If there is one aspect that really frustrated me about the car was the steering response in Race mode. It is too damn light. It is really direct and sharp. The front axle is really obedient to steering input, but the lightness of the rack made the experience seem a bit too numb. I knew what I was doing, but I couldn’t feel it.
The end result of the C63 S is car that behaves dynamically in an awkward manner:
- There is noticeable accelerator lag;
- Gearbox is not willing to cooperate with manual inputs; and
- Steering responds too much, but it feels a bit numb.
Bottom line is that you feel isolated from the driving experience.
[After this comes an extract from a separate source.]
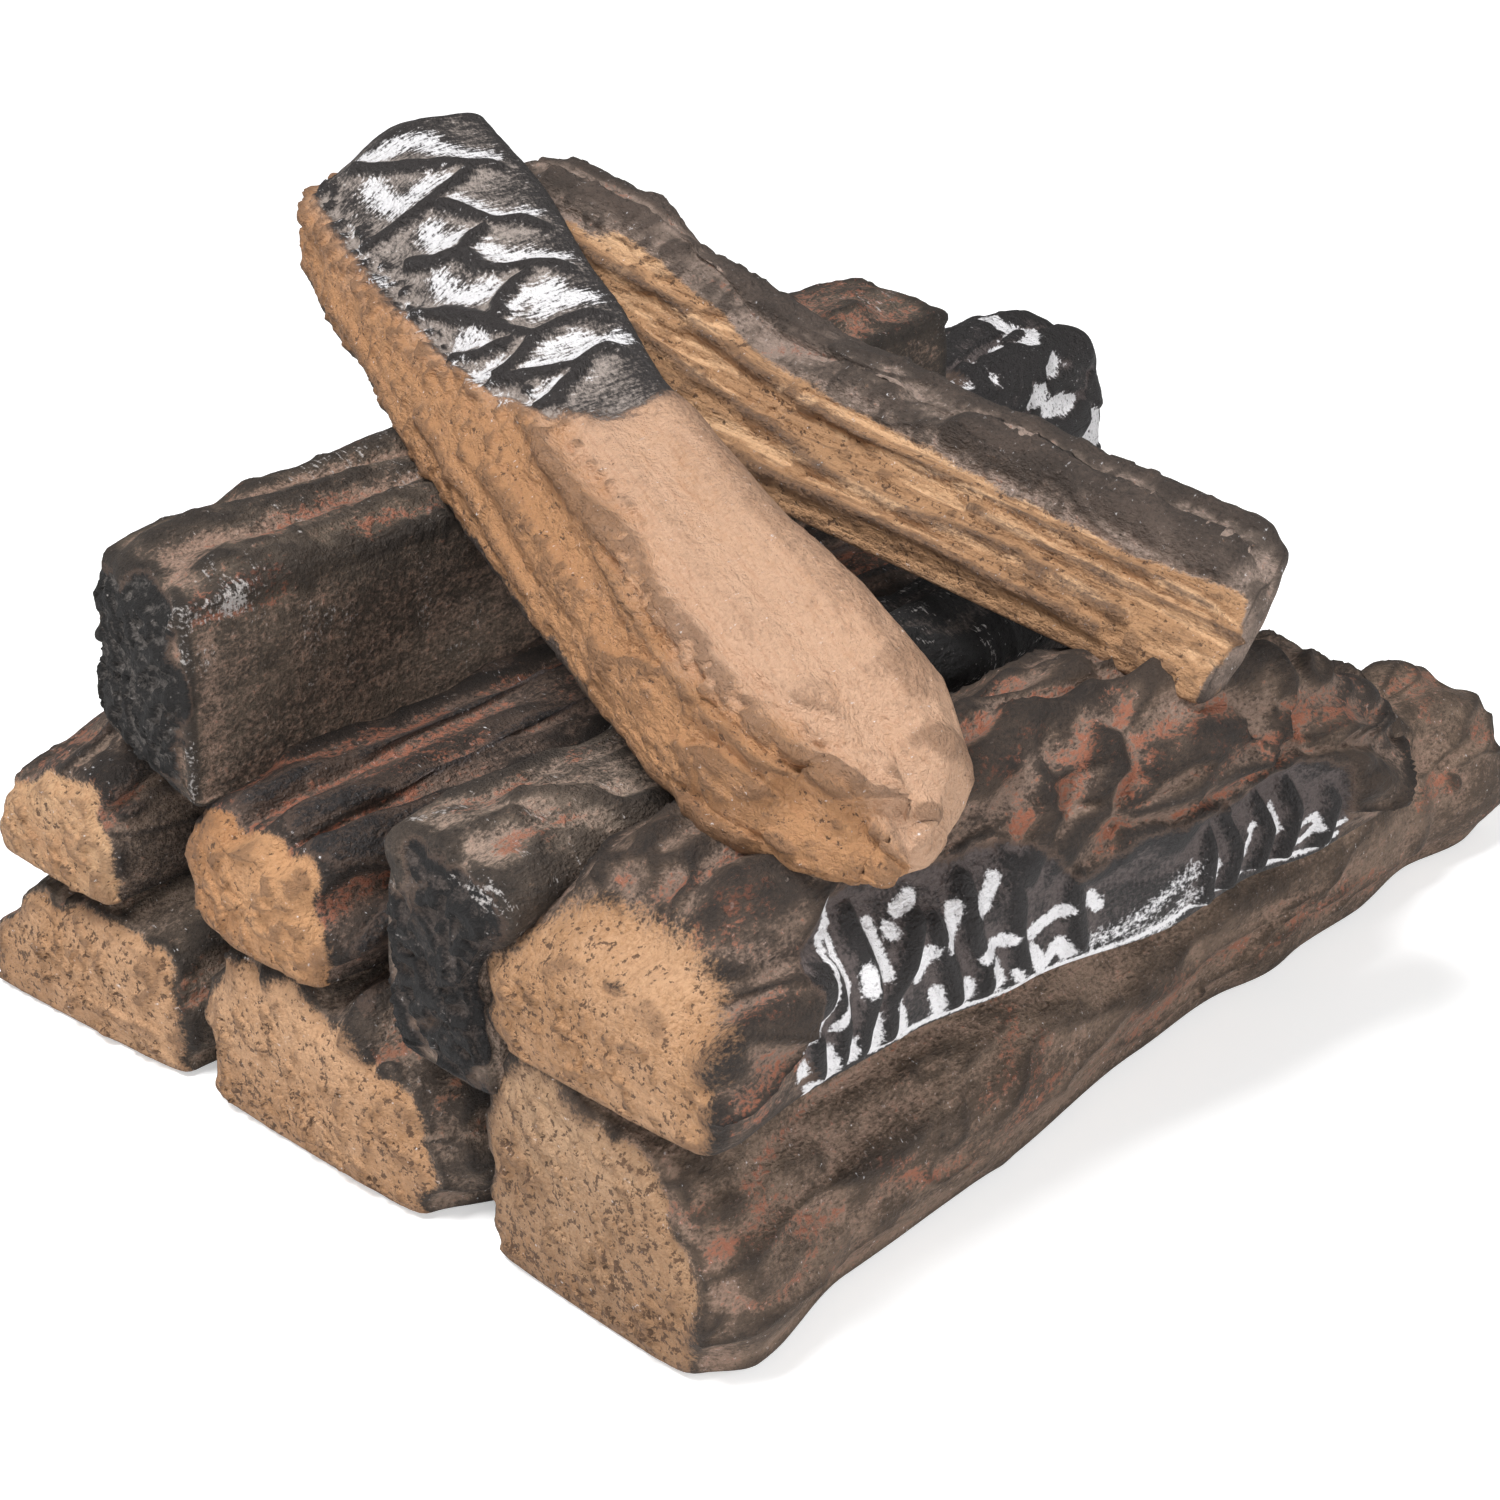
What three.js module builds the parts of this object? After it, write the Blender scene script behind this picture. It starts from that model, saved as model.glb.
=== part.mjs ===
// A stack of ten loose, cast and hand-painted ceramic logs for a gas fire.
// Millimetres, +Z up, +X along the logs away from their sawn front ends, +Y to the left of the stack.
// The origin is on the hearth, under the middle of the stack.
import * as THREE from 'three';

// Main sizes: the longest log, the spread of the hearth logs from side to side, and the tallest of them.
const longestLog = 406;
const hearthSpread = 265;
const tallestLog = 63;

// Room left between a log and what it rests on.
const seatGap = 0.4;

// Rings along each log and steps between two points of its outline.
const ringCount = 15;
const outlineSteps = 3;

// The worn rim of every sawn end: how far the edge is rounded back, and how much of the section is left.
const rimDepth = 3;
const rimShare = 0.94;
const capShare = 0.5;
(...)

The car is brutally fast and aggressive under hard accelerations, however, you, as the driver, are not totally in control. There is huge sense of artificiality. It does not matter what you do, all the drama is simulated. It is a completely digital car.
Even when you poke grip limits, there is no graduation in corrections. As soon as the car feels you are going to put yourself in a bad situation, it interrupts all the fun with a violent response. There are no progressive controls or warnings. You decide to let the tail play around a little and it will interrupt you by hammering your head with a stick. Although Mercedes says that the car has an electronic LSD, on wet surfaces, it whips so much you would dare to believe if the thing is actually working.
The C63 S is a fast car. On a straight line is a little beast. It has evolved a lot and became a more versatile car than its predecessor, specially with the AMG Drive Select modes. For those in search of a mid size sedan with great performance on the highway, it will certainly fit the proposal. Internal fit and finish is superb. There is bunch of gadgets and new techs.
However, would the C63 S make me get up early in the morning to go for a spirited drive in an empty road? In my opinion is an incredible evolution over the previous car, but it also lost its simplicity along the way. It is a really good car, but not one that would make you lose hours of sleep just to drive it.
Light steering, accelerator lag and poor interaction with the gearbox are the main sins of the new car.
I really had high expectations for the car given AMG’s recent work in the 45 AMGs and the bigger 5.5 engines. I really believed this car would be brilliant. It is remarkably good, but far from being brilliant. I wish I had that surprise feeling I got when I first drove the original C63.